The most remarkable ethical insight to be gleaned, however, from the Talmudic discussion on agency is the exception to the rule. One cannot create an agent to commit a crime or a sin. The agent alone is responsible for his misdeed. The principal is not punished. Judaism recognized no accessory before the fact. Thus, if one hires another to commit a murder, only the actual murderer is tried for the offense. The rationale of the Talmudic rule is religious in origin. The agent is a free moral agent. He should not have chosen to ignore God’s will and heed his principal’s instead. Therefore, he alone shall answer to the law. And from the point of view of human behavior, this emphasis on the individual responsibility of the agent may have been a great deterrent to crime. Too often criminals conspire in groups and act in defiance of the law׳ as they derive moral support and strength from coconspirators. Jewish law reminded them that only he who consummates the murder or theft will be punished.
Returning to the law of betrothal, however, one finds marriages by proxy permitted, but not recommended (41a). A woman particularly should be protected from hurt and embarrassment. Her husband should see her before they are bound to each other. If a marriage is consummated without his having previously seen her, he may find himself wedded to one whom he will come to hate in his heart, thus creating a situation in which he will violate the Biblical injunction to love one’s friend as one’s self.

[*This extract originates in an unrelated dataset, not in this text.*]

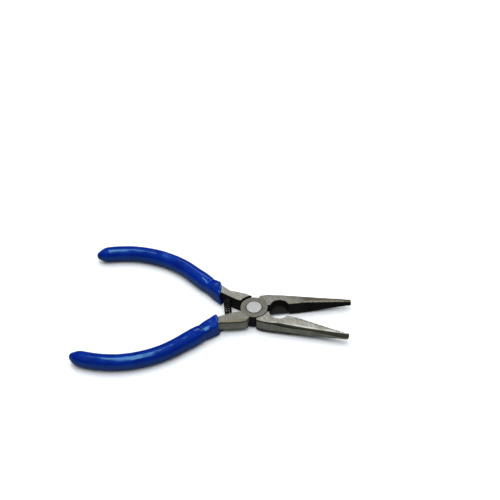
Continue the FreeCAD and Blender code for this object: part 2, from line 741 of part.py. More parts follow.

In Qiddusliin a multitude of legal problems other than the creation of the marital status are discussed. Many of these pertain particularly to the law of persons and warrant a separate analysis. In this essay only one issue was examined—the formal manner of taking a wife. One would not have expected so simple an issue to evoke so much attention. Yet when ethical considerations absorb the jurist theologian, he probes to fulfill the will of God for any act he undertakes to do and the taking of a wife is hardly one of the least important.
1 All page references are to the Tractate Qiddushin.
2 Ancient Law (ed. Pollock), p. 174.